According to one of your oft-quoted soundbites, "bad girls go everywhere." Who are the bad girls of today’s media landscape?
I saw that once on a pillow in Helen Gurley Brown’s office—“good girls go to heaven, and bad girls go everywhere.” I just love that line. I admire Bonnie Fuller so much. She wasn’t afraid to follow her gut in terms of what consumers wanted. Tina Brown has some great bad girl instincts, too.

What else have you checked off your bucket list?
I worked on two political campaigns from 6 to 10 p.m. nightly while I was at Glamour in the ‘70s. I didn’t want to be in politics after those campaigns. I also anchored a cable news show one night a week.

Anything else to add to the list?
This is crazy, but I also modeled—mostly commercial print work. I’d been on the cover of Glamour already as the college contest winner, and a couple modeling industries offered to have me on board—even though I was only 5'5", they were willing to take a chance. I kind of did it under wraps. I did a flyer for a coffee ad that went to half the households in America; when people asked if it was me, I said it was my doppelgänger.

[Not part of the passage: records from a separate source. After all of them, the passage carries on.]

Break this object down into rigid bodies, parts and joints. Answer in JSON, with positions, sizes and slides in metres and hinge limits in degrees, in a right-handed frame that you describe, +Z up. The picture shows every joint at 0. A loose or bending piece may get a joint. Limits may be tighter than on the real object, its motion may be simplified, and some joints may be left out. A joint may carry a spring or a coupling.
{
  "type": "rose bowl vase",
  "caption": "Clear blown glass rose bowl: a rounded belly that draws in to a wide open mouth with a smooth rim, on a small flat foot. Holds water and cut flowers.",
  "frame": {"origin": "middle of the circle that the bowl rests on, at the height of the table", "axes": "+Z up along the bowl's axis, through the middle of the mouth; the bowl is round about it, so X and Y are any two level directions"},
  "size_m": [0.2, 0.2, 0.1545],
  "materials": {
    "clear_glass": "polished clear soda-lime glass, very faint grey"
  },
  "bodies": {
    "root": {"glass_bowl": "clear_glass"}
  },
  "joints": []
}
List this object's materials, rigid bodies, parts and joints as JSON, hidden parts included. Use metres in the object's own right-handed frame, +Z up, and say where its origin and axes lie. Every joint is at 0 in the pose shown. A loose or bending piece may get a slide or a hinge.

What’s still on your bucket list?
I love to travel, and I haven’t been to Australia yet—that would knock off seven continents for me. My husband and I bought a home in Uruguay a couple years ago, so we could see more of South America. As I’ve gotten older, I’ve had to shorten my list of countries to visit. I’ll probably never get to Finland. But I want to go back to Antarctica; it’s the greatest place I’ve ever been.